Возможно, что из привычной твердости духа Нинель Николаевна вытоптала, выжгла в себе лишнее. Такова прерывность. Она уже не мучилась в тот закатный час, когда шла со службы и думала — вот сейчас приду домой и что?
Но тогда-то, совсем неожиданно, ей захотелось чего-то определенного — простецки понятного, живого. (Нинель Николаевна не хотела звонить по каким-то стародавним, забытым телефонам, тем более, что, едва подумала, пробежала прошлое мыслью и в памяти стали появляться какие-то мужские лица, обрывки слов и обрывки отношений, она лишний раз обнаружила, что там все давно омертвело.)
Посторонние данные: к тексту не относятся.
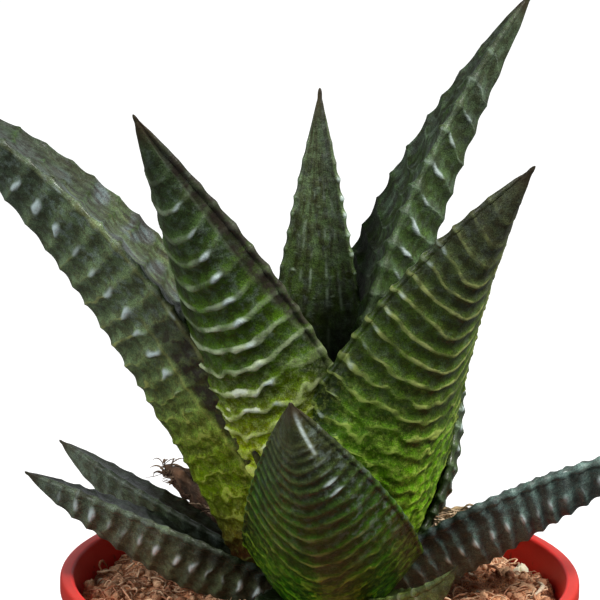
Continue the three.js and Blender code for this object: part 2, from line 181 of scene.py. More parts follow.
# Painted sheen colours: on the upper face, and on the crests of round leaves.
PAINTED_SHEEN_BLUE = (0.13, 0.17, 0.175)
CREST_SHEEN_BLUE = (0.085, 0.115, 0.120)
MARGIN_THICKNESS = 1.1  # in millimetres, as all lengths here
MARGIN_COLUMNS = 5
BACK_TURN = 0.92  # the back's columns crowd towards the margins as this share of a quarter sine
TIP_SHARE = 0.035  # the least width near the tip, as a share of the widest
TIP_START = 0.982  # from here on the tip is rounded off, over a little more than the share that is left
TIP_REACH = 0.0181
TIP_ROWS, TIP_ROW_SHARE = 12, 0.15  # the rows past the ridges: so many, and a share of the whole leaf's
DEPTH_FADE = 0.85  # the keel's depth goes with this power of the width
CLASP_END = 0.3  # up to here the channel is deeper, by this much more at the root
CLASP_DEPTH = 1.6
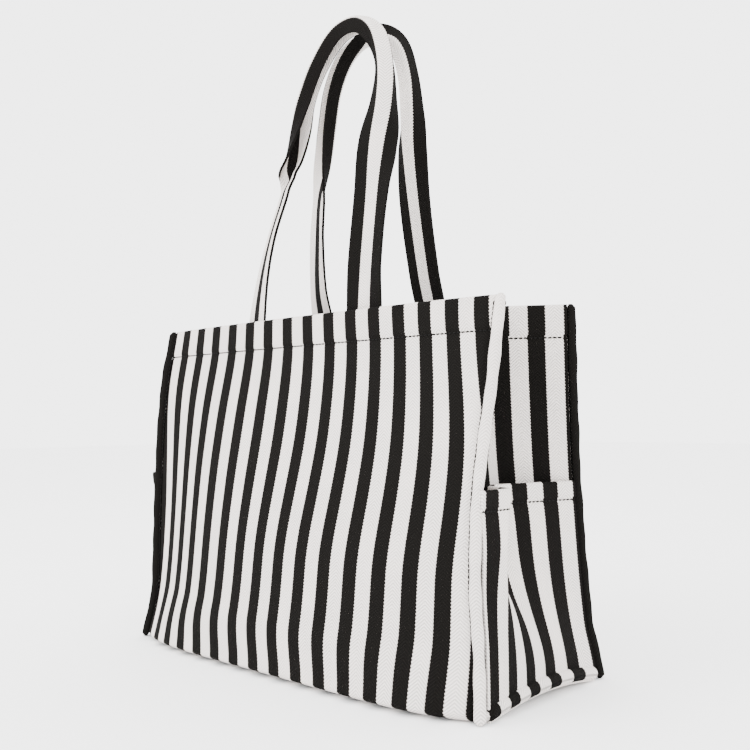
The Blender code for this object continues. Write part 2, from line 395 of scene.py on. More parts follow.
def loft_bead(name, rings, spots):
    """A closed bead through rings of points, with its own map and rounded ends."""
    mesh = bpy.data.meshes.new(name)
    around = len(rings[0])
    points = [p for ring in rings for p in ring]
    faces = []
    for k in range(len(rings) - 1):
        for j in range(around):
            nxt = (j + 1) % around
            a = k * around
            faces.append((a + j, a + nxt, a + around + nxt, a + around + j))
    faces.append(tuple(reversed(range(around))))
    top = (len(rings) - 1) * around
    faces.append(tuple(range(top, top + around)))
    mesh.from_pydata(points, [], faces)
    cloth = mesh.uv_layers.new(name=CLOTH_MAP)
    flat = [s for ring in spots for s in ring]
    for loop, laid in zip(mesh.loops, cloth.data):
        laid.uv = flat[loop.vertex_index]
    piece = bpy.data.objects.new(name, mesh)
    bpy.context.scene.collection.objects.link(piece)
    deselect()
    piece.select_set(True)
    bpy.context.view_layer.objects.active = piece
    bpy.ops.object.mode_set(mode="EDIT")
    bpy.ops.mesh.select_all(action="SELECT")
    bpy.ops.mesh.normals_make_consistent(inside=False)
    bpy.ops.object.mode_set(mode="OBJECT")
    bpy.ops.object.shade_smooth_by_angle(angle=radians(60))
    return piece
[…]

Не хотелось ни в концертное заспанное время (не хотелось музыки), ни даже в театр, где в наилучшем варианте будешь толковать с кем-то в перерыве о старении актеров, — нет, нет, она поймала себя на том, что ей хочется именно грубоватого и случайного знакомства, она решила вдруг походить по ресторанам, походить одна, поискать случая, увлечения, может быть, и пожить жизнью, что всегда казалось ей нехорошо, пошло.
Нехорошо, пошло было это и в действительности. Из интересных людей никто в ресторане к ней не подсел, не подошел. Никто не встретился и на входе, со светской улыбкой помогая ей, скажем, раздеться, остро шутя и доверительно заговаривая о неинтеллигентности здесь окружающих.
Среди множества веселых полупьяненьких приставал Нинель Николаевна была как лишняя. За столиком, где она села, было тише тихого. Или она так уж держалась, с отгороженностью и с горделивостью на лице? или возраст?.. Мужчины интересные и мужчины уродливые, а также просто безликие лысые толстяки шутили, заговаривали и пили с молоденькими, которых было здесь сколько угодно. Или искали в возрасте, но тугих, сбитых, сочных женщин и чтоб была явно попроще, попонятнее — пусть даже из легко и совсем понятных. Они все желали иметь желание. Хотя бы грубое. А Нинель Николаевна была как чужая, никто за ней не приударил, никто не поволочился, никто не лез с неловкими двусмысленностями — ни из шаставших, ни даже из сидевших рядом, из деливших с ней стол. И вопреки логике человека, пришедшего сюда скромно поужинать, Нинель Николаевна вдруг делалась недовольной поданным блюдом, дерзила официантам, перед мороженым заказывала бокал шампанского и вдруг что нибудь фирменное, сверхдорогое, что долго затем ждала, вся на нерве, и оставляла после, не съев половины.